>>>>

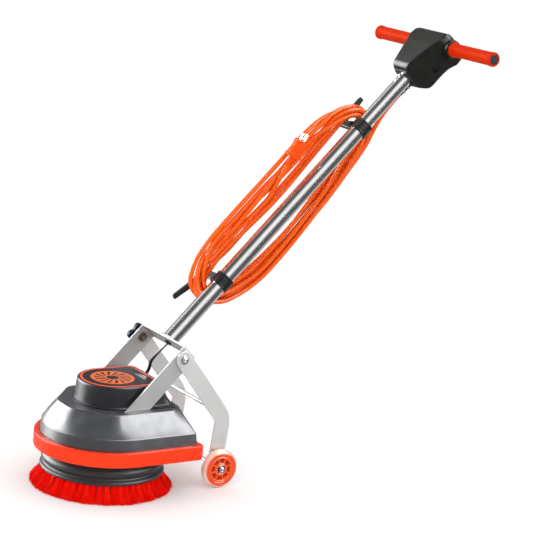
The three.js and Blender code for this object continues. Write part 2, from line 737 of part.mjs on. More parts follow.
// ---- Cords and plug, on the handle ----
// Evenly spaced points of a closed smooth outline given as [along the handle, behind the handle].
function smoothLoop(points, count) {
  const corners = points.map(([s, v]) => new THREE.Vector3(v, s, 0));
  const curve = new THREE.CatmullRomCurve3(corners, true, "centripetal");
  const loop = curve.getSpacedPoints(count).slice(1).reverse();
  return loop.map((p) => new THREE.Vector2(p.x, p.y));
}

function hankSolid() {
  const shape = new THREE.Shape(smoothLoop(HANK_OUTSIDE, 48));
  shape.holes.push(new THREE.Path(smoothLoop(HANK_INSIDE, 36)));
  return sideways(extruded(shape, ...HANK_X));
}

// The whole space of the wound cord, a little larger, to end the loose cord on its face.
function hankSpace() {
  const middle = new THREE.Vector2(18, 432);
  const grown = smoothLoop(HANK_OUTSIDE, 48).map((p) => {
    const out = p.sub(middle);
    return out.setLength(out.length() + 0.5).add(middle);
  });
  return sideways(extruded(new THREE.Shape(grown), HANK_X[0] - 1, HANK_X[1] + 40));
}

function strainRelief(low, length, radius) {
  return turned([[0, low], [radius * 0.72, low], [radius, low + length], [0, low + length]], 16);
}

function plugBody() {
  const relief = strainRelief(0, 26, 8);
  const block = (x, y, corner, z) =>
    extruded(roundedPolygon([[-x, -y], [x, -y], [x, y], [-x, y]], corner), ...z, 3);
  return join(relief, block(12, 20, 6, [25, 31]), block(10.5, 16, 5, [30, 68]));
}

function plugPins() {
  const bridge = box([-5, 5], [-9, 9], [68.3, 69.6]);
  const blades = [-6.3, 6.3].map((y) => box([-3.2, 3.2], [y - 0.8, y + 0.8], [69, 86]));
  return join(bridge, ...blades, rod("z", 2.4, 69, 89, 4.6, 0, 10));
}

const relief = strainRelief(822, 35.7, 8).translate(-14, 27, 0);
add(handle, "cord_strain_relief", relief, gripOrange);
const looseCord = cut(tubeAlong(CORD_ROUTE, CORD_D / 2, 8, 14), hankSpace());
add(handle, "power_cord", looseCord, gripOrange);
add(handle, "cord_hank", hankSolid(), gripOrange);

const plug = new THREE.Group();
plug.position.set(...PLUG_AT);
plug.rotation.set(...PLUG_LEAN.map(THREE.MathUtils.degToRad), 0);
handle.add(plug);
add(plug, "plug_body", plugBody(), gripOrange);
add(plug, "plug_pins", plugPins(), polishedSteel);

add(machine, "motor_cable", tubeAlong(MOTOR_CABLE, 3.6, 8, 18), blackPlastic);

// ---- Wheel frame ----
const wheelFrame = new THREE.Group();
machine.add(wheelFrame);
const armPivot = [
  YOKE_PIVOT[0] + (YOKE_REACH + ARM_PIVOT_S) * Math.cos(HANDLE_ANGLE),
  YOKE_PIVOT[1] + (YOKE_REACH + ARM_PIVOT_S) * Math.sin(HANDLE_ANGLE),
];

// Flat bar through points of the y, z plane, between two values of x.
function flatBar(points, half, x) {
  const pieces = points.map(([y, z]) => rod("x", half, x[0], x[1], y, z, 20));
  for (let i = 0; i + 1 < points.length; i++) {
    const [y0, z0] = points[i];
    const [y1, z1] = points[i + 1];
    const length = Math.hypot(y1 - y0, z1 - z0);
    const piece = box(x, [0, length], [-half, half]).rotateX(Math.atan2(z1 - z0, y1 - y0));
    pieces.push(piece.translate(0, y0, z0));
  }
  return join(...pieces);
}

[["left", 1], ["right", -1]].forEach(([name, side]) => {
  const arm = cut(
    flatBar([armPivot, ARM_BEND, WHEEL_CENTRE], ARM_HALF, onSide(side, ARM_X)),
    rod("x", CLAMP_BOLT_R + 0.4, -120, 120, ...armPivot, 16),
    rod("x", AXLE_R + GAP, -120, 120, ...WHEEL_CENTRE, 16),
  );
  add(wheelFrame, `${name}_wheel_arm`, arm, barSteel);
  const middle = (WHEEL_X[0] + WHEEL_X[1]) / 2;
  const half = (WHEEL_X[1] - WHEEL_X[0]) / 2;
  const place = (geometry) => geometry.rotateY(Math.PI / 2).translate(side * middle, ...WHEEL_CENTRE);
  // A turned solid that is the same on both sides of the wheel, from [radius, depth from its face].
  const evenTurned = (corners, sides) => {
    const low = corners.map(([radius, depth]) => [radius, depth - half]);
    const high = corners.map(([radius, depth]) => [radius, half - depth]).reverse();
    return turned([...low, ...high], sides);
  };
  const tyre = evenTurned([[HUB_R + GAP, 2], [36, 0], [42, 4], [WHEEL_R, 9]], 24);
  const inner = BEARING_R + GAP;
  const hub = evenTurned([[inner, 1], [15, 1], [17, 8.5], [22, 8.5], [23, 2], [HUB_R, 2]], 20);
  const bearing = sleeve(AXLE_R + GAP, BEARING_R, 1 - half, half - 1, 20);
  add(wheelFrame, `${name}_tyre`, place(tyre), tyreClear);
  add(wheelFrame, `${name}_wheel_hub`, place(hub), gripOrange);
  add(wheelFrame, `${name}_wheel_bearing`, place(bearing), plainSteel);
});

add(wheelFrame, "brace_rod", rod("x", 4, -ARM_X[0] + GAP, ARM_X[0] - GAP, ...BRACE_AT, 12), barSteel);

function wheelAxle() {
  const along = (radius, x, sides) => rod("x", radius, ...x, ...WHEEL_CENTRE, sides);
  const end = WHEEL_X[1] + 5;
  const shoulders = [-1, 1].flatMap((side) => [
    along(6.5, onSide(side, [WHEEL_X[1] + GAP, end]), 6),
    along(6.5, onSide(side, [ARM_X[1] + GAP, WHEEL_X[0] + 0.5]), 12),
  ]);
  return join(along(AXLE_R, [-end, end], 16), ...shoulders);
}

add(wheelFrame, "wheel_axle", wheelAxle(), plainSteel);

export default machine;
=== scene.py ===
import json
import math
import random

import bmesh
import bpy
import numpy as np
from mathutils import Matrix, Vector

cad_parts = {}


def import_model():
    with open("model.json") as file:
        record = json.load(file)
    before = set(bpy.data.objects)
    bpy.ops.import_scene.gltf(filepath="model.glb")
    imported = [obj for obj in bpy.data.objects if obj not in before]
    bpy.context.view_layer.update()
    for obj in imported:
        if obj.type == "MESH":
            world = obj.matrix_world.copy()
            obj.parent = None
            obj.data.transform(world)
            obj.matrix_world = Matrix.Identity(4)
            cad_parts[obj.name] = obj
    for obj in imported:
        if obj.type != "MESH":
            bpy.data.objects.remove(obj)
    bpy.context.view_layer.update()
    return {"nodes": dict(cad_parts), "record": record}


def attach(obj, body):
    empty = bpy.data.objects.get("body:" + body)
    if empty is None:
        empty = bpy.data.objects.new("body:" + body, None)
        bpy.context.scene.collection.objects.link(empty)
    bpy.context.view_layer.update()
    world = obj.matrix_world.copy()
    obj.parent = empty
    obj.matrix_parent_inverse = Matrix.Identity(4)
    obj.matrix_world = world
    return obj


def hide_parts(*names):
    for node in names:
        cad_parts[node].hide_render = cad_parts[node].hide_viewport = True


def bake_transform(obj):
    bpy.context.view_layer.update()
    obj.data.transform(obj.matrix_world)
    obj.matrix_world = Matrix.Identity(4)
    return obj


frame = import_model()
scene = bpy.context.scene

# ---- Places, in millimetres until a mesh is made ----
MM = 0.001
BRUSH_Y = -350.85  # the brush's axis
TILT = math.radians(45.6)  # the handle above the floor
COS, SIN = math.cos(TILT), math.sin(TILT)
PIVOT_Z = 168.0
YOKE_REACH = 216.0
HEAD_S = 966.0  # the handlebar, along the handle

# Meshes are drawn in one of these two frames: x, y, z from the brush's axis on the floor,
# or x, behind, along from the middle of the yoke's bridge.
BASE = Matrix.Translation((0, BRUSH_Y, 0))
HANDLE = Matrix((
    (1, 0, 0, 0),
    (0, SIN, COS, BRUSH_Y + YOKE_REACH * COS),
    (0, -COS, SIN, PIVOT_Z + YOKE_REACH * SIN),
    (0, 0, 0, 1),
))
ALONG_X = Matrix(((0, 0, 1, 0), (1, 0, 0, 0), (0, 1, 0, 0), (0, 0, 0, 1)))  # turns drawn z into x
UPRIGHT = Matrix(((1, 0, 0, 0), (0, 0, 1, 0), (0, 1, 0, 0), (0, 0, 0, 1)))  # swaps drawn y and z
SIDES = ((1, "left"), (-1, "right"))
YOKE_X = 95.7  # the middle of each leg
WHEEL = (241, 45)  # the wheels' axle, in BASE
RELIEF = (-14, 27)  # where the cord leaves the head, in HANDLE
BUTTON_BEHIND = -9  # the lock button's axis


def metres(frame_matrix, point):
    return frame_matrix @ Vector(point) * MM


def added(name, data):
    made = bpy.data.objects.new(name, data)
    scene.collection.objects.link(made)
    return made


# ---- Camera, at the photograph's angle ----
SENSOR_MM, PHOTO_PX = 36, 533


def look(azimuth, elevation, roll, distance, target, focal_px):
    a, e, r = (math.radians(v) for v in (azimuth, elevation, roll))
    back = Vector((math.sin(a) * math.cos(e), -math.cos(a) * math.cos(e), math.sin(e)))
    flat_right = Vector((math.cos(a), math.sin(a), 0))
    flat_up = back.cross(flat_right)
    right = flat_right * math.cos(r) + flat_up * math.sin(r)
    up = flat_up * math.cos(r) - flat_right * math.sin(r)
    camera = added("camera", bpy.data.cameras.new("camera"))
    place = Vector(target) + back * distance
    camera.matrix_world = Matrix.Translation(place) @ Matrix((right, up, back)).transposed().to_4x4()
    camera.data.sensor_width = SENSOR_MM
    camera.data.lens = SENSOR_MM * focal_px / PHOTO_PX
    camera.data.clip_end = 60
    scene.camera = camera


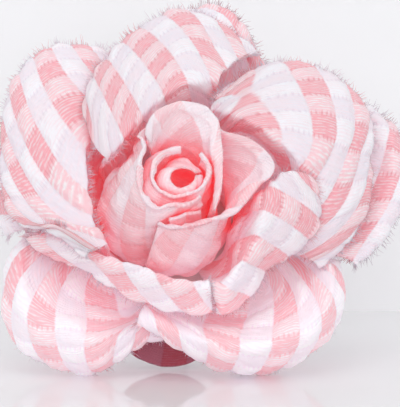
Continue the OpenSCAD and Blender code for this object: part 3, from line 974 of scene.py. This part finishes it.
def stitches_piece():
    """Stitches over the pin's foot and a ring of running stitches on the felt's back."""
    over_foot, running, running_r, thread_sides = 8, 28, 19.0, 8
    foot_back = -BACKING_T - SEAT_GAP - FOOT_T
    # From the back of the foot over its rim and into the felt
    reach = np.array([2.6, 4.4, FOOT_R + 0.35, FOOT_R + 0.5, FOOT_R + 0.6])
    on_foot = foot_back + np.array([-0.2, -0.25, 0.2])
    heights = np.concatenate([on_foot, -BACKING_T + np.array([-0.3, 0.3])])
    curves = [stitch_curve(reach, (k + 0.5) / over_foot, heights) for k in range(over_foot)]
    # Out of the felt, along it and in again, in shares of the way to the next stitch
    stations = np.array([0.12, 0.2, 0.4, 0.6, 0.68])
    heights = -BACKING_T - np.array([-0.3, 0.12, 0.2, 0.12, -0.3])
    curves += [stitch_curve(running_r, (k + stations) / running, heights) for k in range(running)]
    return tubes_piece("stitches", curves, STITCH_R, thread_sides)


def tubes_piece(name, curves, radius, sides):
    """Round threads along curves, closed at both ends."""
    points, quads, ends = [], [], []
    for line in curves:
        ahead = unit(np.gradient(line, axis=0))
        side = unit(np.cross(ahead, [0.0, 0.1, 1.0]))
        other = np.cross(ahead, side)
        first = sum(len(block) for block in points)
        for k in range(sides):
            turn = 2 * math.pi * k / sides
            points.append(line + radius * (side * math.cos(turn) + other * math.sin(turn)))
        long = len(line)
        index = first + np.arange(sides * long).reshape(sides, long)
        after = np.roll(index, -1, 0)
        quads.append(
            np.stack([index[:, :-1], after[:, :-1], after[:, 1:], index[:, 1:]], -1).reshape(-1, 4)
        )
        ends += [index[::-1, 0], index[:, -1]]
    faces = [np.concatenate(quads), np.array(ends)]
    return new_piece(name, np.concatenate(points), faces)


def place_camera():
    """A camera that looks a little down on the flower and frames it as the photo does."""
    distance, sideways, upwards = 400.0, 4.0, 4.58
    elevation = math.radians(4)
    photo_w, photo_h, mm_per_px, sensor = 400, 407, 0.235, 36.0
    to_camera = np.array([0, -math.cos(elevation), math.sin(elevation)])
    up = np.array([0, math.sin(elevation), math.cos(elevation)])
    place = ORIGIN + to_camera * distance + up * upwards + np.array([sideways, 0, 0])
    data = bpy.data.cameras.new("camera")
    data.sensor_width = sensor
    data.lens = distance / mm_per_px * sensor / max(photo_w, photo_h)
    data.clip_start, data.clip_end = 0.01, 10
    camera = bpy.data.objects.new("camera", data)
    axes = np.eye(4)
    axes[:3, 0], axes[:3, 1], axes[:3, 2], axes[:3, 3] = (1, 0, 0), up, to_camera, place * MM
    camera.matrix_world = Matrix(axes.tolist())
    bpy.context.scene.collection.objects.link(camera)
    bpy.context.scene.camera = camera


def stage_material(name, tone, mirror_share, roughness):
    """A plain surface with a share of mirror reflection, and clear from behind."""
    material = bpy.data.materials.new(name)
    material.use_nodes = True
    tree = material.node_tree
    tree.nodes.clear()
    output = tree.nodes.new("ShaderNodeOutputMaterial")
    matt = tree.nodes.new("ShaderNodeBsdfDiffuse")
    matt.inputs["Color"].default_value = tone
    gloss = tree.nodes.new("ShaderNodeBsdfGlossy")
    gloss.inputs["Roughness"].default_value = roughness
    blend = tree.nodes.new("ShaderNodeMixShader")
    blend.inputs["Fac"].default_value = mirror_share
    tree.links.new(matt.outputs["BSDF"], blend.inputs[1])
    tree.links.new(gloss.outputs["BSDF"], blend.inputs[2])
    # Seen from behind, the wall doesn't hide the flower
    clear = tree.nodes.new("ShaderNodeBsdfTransparent")
    facing = tree.nodes.new("ShaderNodeNewGeometry")
    shown = tree.nodes.new("ShaderNodeMixShader")
    tree.links.new(facing.outputs["Backfacing"], shown.inputs["Fac"])
    tree.links.new(blend.outputs["Shader"], shown.inputs[1])
    tree.links.new(clear.outputs["BSDF"], shown.inputs[2])
    tree.links.new(shown.outputs["Shader"], output.inputs["Surface"])
    return material


def stage_plane(name, corners, material):
    """A flat part of the studio, which isn't part of the object."""
    mesh = bpy.data.meshes.new(name)
    mesh.from_pydata([Vector(c) for c in corners], [], [(0, 1, 2, 3)])
    mesh.materials.append(material)
    plane = bpy.data.objects.new(name, mesh)
    bpy.context.scene.collection.objects.link(plane)


# The lights: name, place and width in metres, power in watts, and tone
LIGHTS = (
    ("key", (-0.4, -1.1, 0.55), 0.6, 1.7, (0.99, 0.99, 1)),
    ("top", (0, -0.6, 1.1), 1.0, 3.0, (1, 1, 1)),
    ("fill", (0.15, -1.2, 0.12), 0.8, 4.2, (0.99, 0.99, 1)),
)
LIT_POINT = (0, 0, 0.04)


def area_light(name, place, size, power, tone):
    """A soft square light aimed at the flower."""
    data = bpy.data.lights.new(name, "AREA")
    data.shape = "SQUARE"
    data.size, data.energy, data.color = size, power, tone
    light = bpy.data.objects.new(name, data)
    light.location = Vector(place)
    aim = Vector(LIT_POINT) - Vector(place)
    light.rotation_mode = "QUATERNION"
    light.rotation_quaternion = aim.to_track_quat("-Z", "Y")
    bpy.context.scene.collection.objects.link(light)


def build_studio():
    """Pale glossy table, pale wall close behind, and soft light from the left, above and front."""
    side, front, back, wall_y, wall_h = 3.0, -2.0, 3.0, 0.075, 3.0
    on_table = ((-side, front), (side, front), (side, back), (-side, back))
    on_wall = ((-side, 0), (side, 0), (side, wall_h), (-side, wall_h))
    table = stage_material("table", (0.965, 0.97, 0.985, 1), mirror_share=0.36, roughness=0.05)
    wall = stage_material("wall", (0.915, 0.925, 0.94, 1), mirror_share=0.0, roughness=0.5)
    stage_plane("table", [(x, y, 0) for x, y in on_table], table)
    stage_plane("wall", [(x, wall_y, z) for x, z in on_wall], wall)
    for light in LIGHTS:
        area_light(*light)
    world = bpy.data.worlds.new("studio")
    world.use_nodes = True
    sky = world.node_tree.nodes["Background"]
    sky.inputs["Color"].default_value = (1, 1, 1, 1)
    sky.inputs["Strength"].default_value = 0.60
    bpy.context.scene.world = world
    bpy.context.scene.cycles.diffuse_bounces = 10
    bpy.context.scene.view_settings.view_transform = "Standard"


def cut_size(sheet):
    """The flat width, length and area of a sheet's cut before it was shaped, in metres."""
    samples = 200
    across = np.linspace(0, len(sheet["rows"]) - 1, samples)
    u, t = np.meshgrid(across, np.linspace(0, EDGE_STOP, samples), indexing="ij")
    points = mid_points(sheet, u, t)
    width = lengths_along(points, 0)[-1].max() * MM
    length = lengths_along(points, 1)[:, -1].max() * MM
    a, b = np.diff(points[:, :-1], axis=0), np.diff(points[:-1], axis=1)
    area = np.linalg.norm(np.cross(a, b), axis=-1).sum() * MM * MM
    return round(float(width), 3), round(float(length), 3), round(float(area), 5)


def cloth_materials():
    """The gingham of each kind of sheet, and the loose threads in painted grey shade, deeper on
    the outer sheets at the top and right.
    """
    return {
        "outer": gingham_material("gingham_cloth"),
        "under": gingham_material("gingham_in_painted_shade", UNDER_PAINTED_SHADE),
        "core": gingham_material("gingham_core", painted_heart_share=PAINTED_HEART_SHARE),
        "wrap": gingham_material("gingham_wraps", painted_heart_share=PAINTED_HEART_SHARE, reach=6),
        "threads": gingham_material("gingham_threads", THREAD_PAINTED_SHADE, reach=0),
        "darker_shaded_threads": gingham_material("gingham_threads_darker_painted_shade", DARKER_THREAD_PAINTED_SHADE, reach=0),
    }


def sheet_kind(name):
    """The kind of a sheet: the core, a wrap of the heart, the under petal or an outer one."""
    if name == "core":
        return "core"
    if name == "under_petal":
        return "under"
    return "wrap" if name.endswith("wrap") else "outer"


def sheet_fringe(name, kind, surface, draw, materials):
    """A sheet's frayed threads as a list of one piece, or of none for the under petal."""
    if kind == "under":
        return []
    points, normals, place, stops = surface
    if kind in ("core", "wrap"):
        threads = raw_border_threads(draw, points, normals, place, **ROLLED_BORDER)
        return [fringe_piece("cloth_" + name, threads, draw, ROLLED_THREAD_R, materials[kind])]
    threads = raw_border_threads(draw, points, -normals, place, **PETAL_BORDER)
    if "low" not in name:
        threads += lip_threads(draw, points, -normals, place, stops, LONGEST_ON_LIP)
    # The outer sheets at the top and right get threads in a deeper painted shade
    far = name in ("outer_top", "outer_right")
    material = materials["darker_shaded_threads" if far else "threads"]
    return [fringe_piece("cloth_" + name, threads, draw, PETAL_THREAD_R, material)]


def build_cloth():
    """Every sheet with its fringe."""
    surface_seed, thread_seed = 100, 500
    materials = cloth_materials()
    for number, (name, sheet) in enumerate(SHEETS.items()):
        kind = sheet_kind(name)
        sheet["rows"] = np.array(sheet["rows"], float)
        sheet["back_face"] = kind == "under"
        sheet["shown_side"] = 1 if kind in ("core", "wrap") else -1
        piece, *surface = cloth_piece(name, sheet, surface_seed + number)
        piece.data.materials.append(materials[kind])
        draw = np.random.default_rng(thread_seed + number)
        fringes = sheet_fringe(name, kind, surface, draw, materials)
        width, length, area = cut_size(sheet)


def build_backing():
    """The felt disc, its stitches and the pin's finish."""
    felt = backing_piece()
    stitches = stitches_piece()
    material = felt_material()
    for part in (felt, stitches):
        part.data.materials.append(material)
    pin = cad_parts["pin"]
    pin.data.materials.clear()
    pin.data.materials.append(steel_material())


build_backing()
build_cloth()
build_studio()
place_camera()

<<<<

- Goal
Above are the records; from them, give again exactly the lines from the one containing "GAP, ...BRACE_AT, 12), barSteel);" to the one containing "obj.parent = None", both lines included, and nothing more.

- Exercise response
add(wheelFrame, "brace_rod", rod("x", 4, -ARM_X[0] + GAP, ARM_X[0] - GAP, ...BRACE_AT, 12), barSteel);

function wheelAxle() {
  const along = (radius, x, sides) => rod("x", radius, ...x, ...WHEEL_CENTRE, sides);
  const end = WHEEL_X[1] + 5;
  const shoulders = [-1, 1].flatMap((side) => [
    along(6.5, onSide(side, [WHEEL_X[1] + GAP, end]), 6),
    along(6.5, onSide(side, [ARM_X[1] + GAP, WHEEL_X[0] + 0.5]), 12),
  ]);
  return join(along(AXLE_R, [-end, end], 16), ...shoulders);
}

add(wheelFrame, "wheel_axle", wheelAxle(), plainSteel);

export default machine;
=== scene.py ===
import json
import math
import random

import bmesh
import bpy
import numpy as np
from mathutils import Matrix, Vector

cad_parts = {}


def import_model():
    with open("model.json") as file:
        record = json.load(file)
    before = set(bpy.data.objects)
    bpy.ops.import_scene.gltf(filepath="model.glb")
    imported = [obj for obj in bpy.data.objects if obj not in before]
    bpy.context.view_layer.update()
    for obj in imported:
        if obj.type == "MESH":
            world = obj.matrix_world.copy()
            obj.parent = None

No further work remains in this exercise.